Não fosse Dilma, quando presidente, uma bajuladora decidida dos tucanos – desde a política econômica do primeiro governo (v. HP 27/11/2013, Sobre as causas do insucesso econômico do governo Dilma) à entrega da economia aos cuidados (?!) de Joaquim Levy, no segundo governo, passando pelo baboso elogio a Fernando Henrique, quando este completou 80 anos de idade.
Agora ela esqueceu tudo isso, pois seu problema é atacar a frente democrática contra Bolsonaro.
Resumindo: o que caracteriza, hoje, a posição de Dilma e do PT é que, precisamente no momento em que o PSDB se soma às demais forças democráticas do país para constituir uma ampla frente democrática contra o fascismo bolsonarista, é que ele se torna o seu alvo.
Na mesma entrevista, Bruno Araújo diz que “o caminho do PSDB é a oposição”. E relata que o PSDB tentou colaborar com o governo Bolsonaro, até mesmo assumindo as relatorias, na Câmara e no Senado, da famigerada “reforma da Previdência”, de Paulo Guedes, mas não conseguiu outro percurso, senão ir para a oposição.
Por quê?
“… o governo não conseguiu nem fazer as entregas de ordem econômica muito menos de ordem social. Num capítulo à parte, há todos os destemperos em relação a posicionamentos autoritários e passar a quebrar linhas institucionais. A manutenção do ministro da Educação e do presidente da Fundação Palmares é um atestado do perigoso desapreço de Bolsonaro pelas instituições democráticas. A história vai comprovar que os erros, a dubiedade e atitude muitas vezes terraplanista do governo ou do presidente agravou e aprofundou parte das vítimas do Covid-19. Um presidente que tem a necessidade de se digladiar com algo ou com alguém, instituições ou pessoas, para se manter ativo no seu segmento eleitoral, não vai mudar nossa compreensão de serenidade, de que precisamos ser o mais responsável possível para passar por esse gravíssimo momento. E se manter vigilante, não para que o presidente se sinta tutelado, mas limitado pela lei, pela ordem constitucional, pela delimitação dos Poderes.”

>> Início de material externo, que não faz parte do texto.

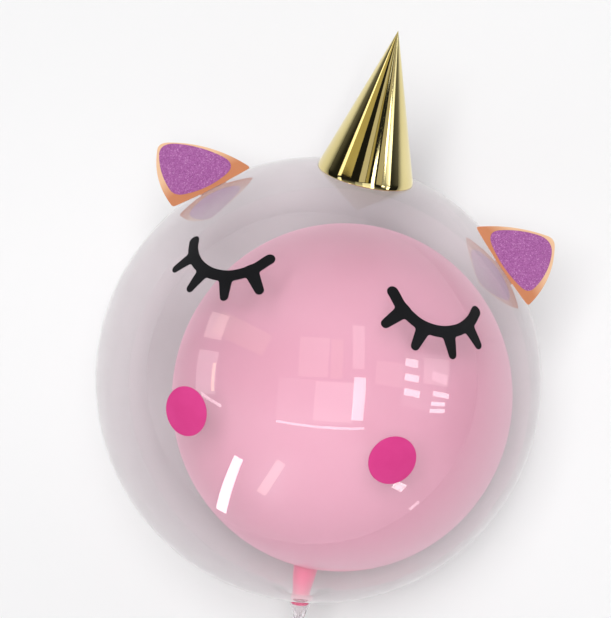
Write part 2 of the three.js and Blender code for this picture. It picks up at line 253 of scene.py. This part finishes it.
def mesh_object(name, points, faces, material, smooth=True):
    """A mesh of its own, linked to the scene."""
    mesh = bpy.data.meshes.new(name)
    mesh.from_pydata([tuple(p) for p in points], [], faces)
    mesh.validate()
    mesh.update()
    mesh.materials.append(material)
    if smooth:
        mesh.shade_smooth()
    made = bpy.data.objects.new(name, mesh)
    bpy.context.scene.collection.objects.link(made)
    return made


def arc(radius, start, end, steps):
    """Points [radius, height] of a circle, by angles down from the top."""
    angles = np.linspace(start, end, steps + 1)
    return np.column_stack((radius * np.sin(angles), radius * np.cos(angles)))


def smooth_line(points, steps):
    """A Catmull-Rom curve through points, with so many steps to each stretch."""
    points = np.asarray(points, float)
    padded = np.vstack((2 * points[0] - points[1], points, 2 * points[-1] - points[-2]))
    out = []
    for i in range(1, len(padded) - 2):
        a, b, c, d = padded[i - 1 : i + 3]
        for t in np.linspace(0, 1, steps, endpoint=False):
            out.append(0.5 * (
                2 * b + (c - a) * t + (2 * a - 5 * b + 4 * c - d) * t**2
                + (3 * b - a - 3 * c + d) * t**3
            ))
    out.append(points[-1])
    return np.array(out)


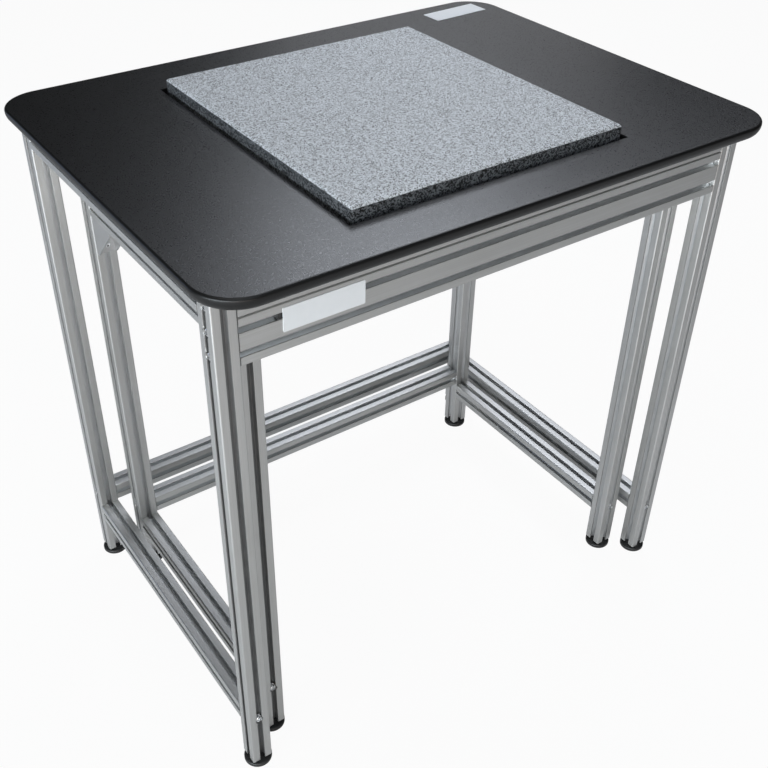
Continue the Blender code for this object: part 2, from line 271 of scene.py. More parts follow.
class Finish(Nodes):
    """One material, built from formulas on its Principled shader."""

    def __init__(self, name, metallic=0.0):
        self.look = bpy.data.materials.new(name)
        self.look.use_nodes = True
        super().__init__(self.look.node_tree)
        self.shader = self.tree.nodes["Principled BSDF"]
        self.feed("Metallic", metallic)

    def feed(self, name, value):
        self.join(self.shader.inputs[name], value)

    def place(self, stretch=(1, 1, 1)):
        """The place on the piece, scaled along each axis."""
        where = self.output("Object", "ShaderNodeTexCoord", {}, {})
        return self.output("Vector", "ShaderNodeMapping", {},
                           {"Vector": where, "Scale": stretch})

    def noise(self, scale, detail, stretch=(1, 1, 1)):
        return self.output(0, "ShaderNodeTexNoise", {},
                           {"Vector": self.place(stretch), "Scale": scale, "Detail": detail})

    def grains(self, scale):
        """One level for each grain, with no order between neighbours."""
        colour = self.output("Color", "ShaderNodeTexVoronoi", {},
                             {"Vector": self.place(), "Scale": scale})
        return self.output(0, "ShaderNodeSeparateColor", {}, {0: colour})

    def mix(self, share, first, second):
        return self.output(2, "ShaderNodeMix", {"data_type": "RGBA"},
                           {0: share, 6: first, 7: second})

    def bump(self, height, depth, strength):
        self.feed("Normal", self.output("Normal", "ShaderNodeBump", {},
                                        {"Height": height, "Distance": depth,
                                         "Strength": strength}))

    def dress(self, grain, tones, roughness, relief):
        """One grain drives the tone between two, the roughness (least, spread) and the
        relief (depth, strength)."""
        least, spread = roughness
        self.feed("Base Color", self.mix(grain, *tones))
        self.feed("Roughness", least + spread * grain)
        self.bump(grain, *relief)
        return self.look


def grey(level, tint=(1, 1, 1)):
    """A grey of this level, or one that leans to a tint."""
    return (level * tint[0], level * tint[1], level * tint[2], 1)


def anodised_finish(axis):
    """Satin natural anodising over an extruded face: fine draw lines along the bar."""
    finish = Finish("anodised_along_" + axis.lower(), metallic=1.0)
    stretch = [60, 60, 60]
    stretch["XYZ".index(axis)] = 0.5
    lines = finish.noise(scale=12, detail=3, stretch=stretch)
    cloud = finish.noise(scale=9, detail=2)
    tone = 0.6 * lines + 0.4 * cloud
    warm = grey(0.56, (1.0, 0.998, 0.975))
    light = grey(0.65, (1.0, 1.0, 0.99))
    finish.feed("Base Color", finish.mix(tone.between(0.3, 0.7), warm, light))
    finish.feed("Roughness", 0.42 + 0.10 * lines)
    finish.bump(lines, depth=0.008 * MM, strength=0.4)
    return finish.look


def slot_finish(name, level):
    """The walls inside the slots, at their own level of grey: painted light a little above the
    drawn faces, and painted lighter still or painted shade on some bars.
    """
    finish = Finish(name, metallic=1.0)
    return finish.dress(finish.noise(scale=60, detail=3),
                        tones=(grey(level, (0.97, 1, 1.02)), grey(level + 0.08)),
                        roughness=(0.36, 0.14), relief=(0.03 * MM, 0.4))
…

Está claro, aqui, a fronteira que o presidente do PSDB e seu partido estabelecem em relação a Bolsonaro: a questão da democracia, mais especificamente, a questão da defesa da democracia, a questão dos ataques e ameaças de Bolsonaro, e sua quadrilha miliciano-familiar, à democracia, isto é, às instituições democráticas, e, até mesmo, à ciência.
Para qualquer democrata, é evidente que este é o risco principal para o país e o nosso povo, desde a eleição de Bolsonaro.

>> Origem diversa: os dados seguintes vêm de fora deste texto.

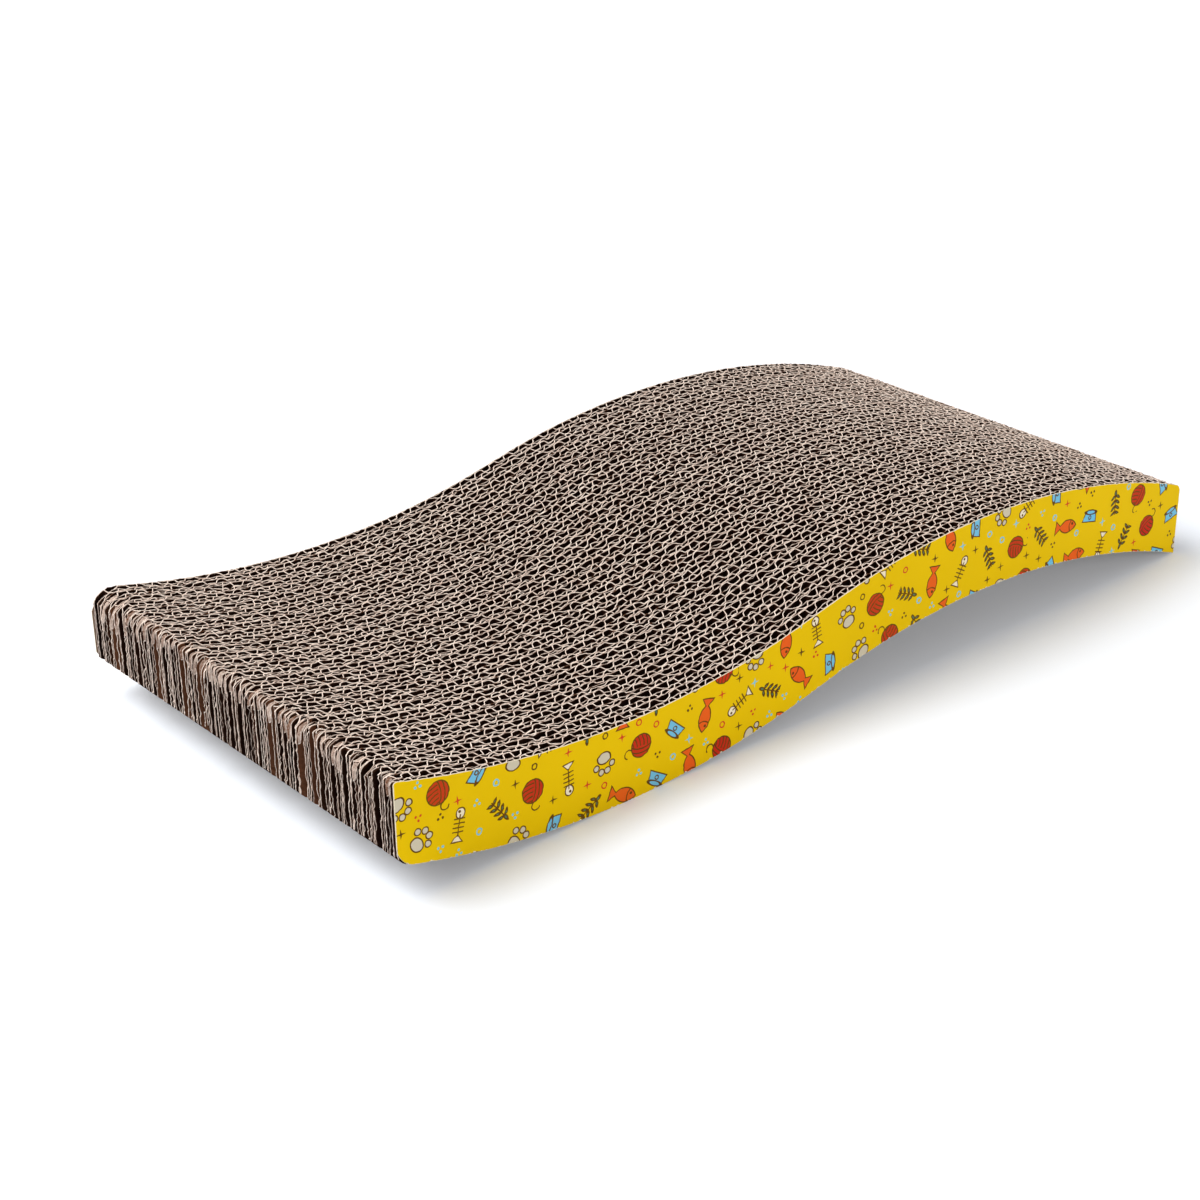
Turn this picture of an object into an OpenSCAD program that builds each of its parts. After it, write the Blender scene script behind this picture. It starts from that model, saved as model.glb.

Porém, Dilma quer que o PSDB manifeste “adesão a Bolsonaro”, e não à frente democrática contra Bolsonaro, mesmo quando o presidente do partido diz “o caminho do PSDB é a oposição“.

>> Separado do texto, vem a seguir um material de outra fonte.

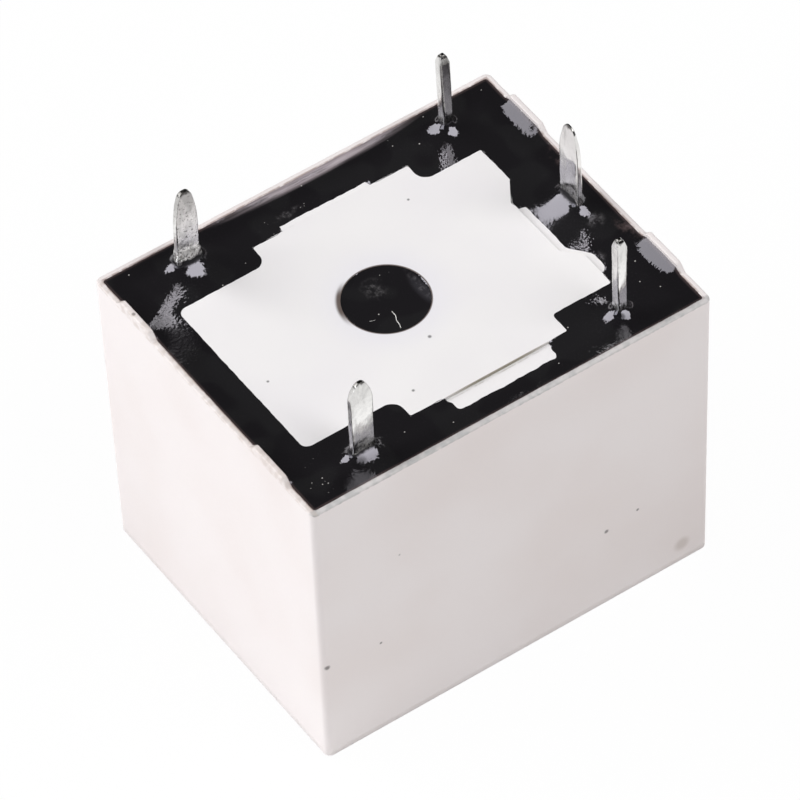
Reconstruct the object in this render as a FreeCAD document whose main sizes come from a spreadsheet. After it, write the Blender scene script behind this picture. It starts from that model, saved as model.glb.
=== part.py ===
import FreeCAD, Part
import Sketcher
import math
import os
import re

# A miniature power relay for a printed circuit board: a sealed changeover relay in a white box.
#
# It lies on the closed top of its cover, with its five pins up. The origin is the centre of that
# flat top face, +X runs along the case towards the common pin, and +Z runs towards the pins.
# The coil, core and yoke hang from the base. The armature rocks on the yoke's free end, and its
# leaf spring carries the moving contact between the two fixed contacts. Black sealant fills the
# channel round the base's raised middle and the hole over the core's staked end.
#
# All sizes are in millimetres and degrees. "Low" and "high" are along +Z.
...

Não é muito diferente do que Lula e o PT fizeram na época do combate à ditadura, quando seu principal alvo era Ulysses Guimarães, Tancredo Neves e demais democratas do histórico PMDB, além daqueles que descolavam da ditadura e se somavam à frente anti-ditatorial.
Já lembramos, em outras oportunidades, essa época. Se dependesse do PT, a ditadura teria se mantido no Colégio Eleitoral que elegeu Tancredo. Graças ao povo brasileiro, não dependeu de Lula nem do PT. E nem falemos da Constituição de 88, que o PT se recusou a assinar – essa mesma Constituição que Bolsonaro, hoje, quer rasgar, e que tornou-se a primeira trincheira de defesa da democracia.
O artigo de Dilma tenta, como Lula na questão do impeachment, repetir essa malfadada política (v. HP 23/04/2020, “Lula inventa campanha pró impeachment para excluir PT da frente contra os desmandos do mito”).
No caso de Dilma, essa política de conciliação com o fascismo bolsonarista é tingida pelo ressentimento pessoal, porque o presidente do PSDB foi a favor de seu impeachment (como se ela não tivesse feito nada para ser destituída apenas um ano e pouco após se eleger – e se eleger com maioria no Congresso).
Daí, a sua afirmação de que “a democracia do PSDB é casada com o neofascismo”, no mesmo momento em que ataca quem se coloca na oposição ao fascismo, isto é, na oposição a Bolsonaro.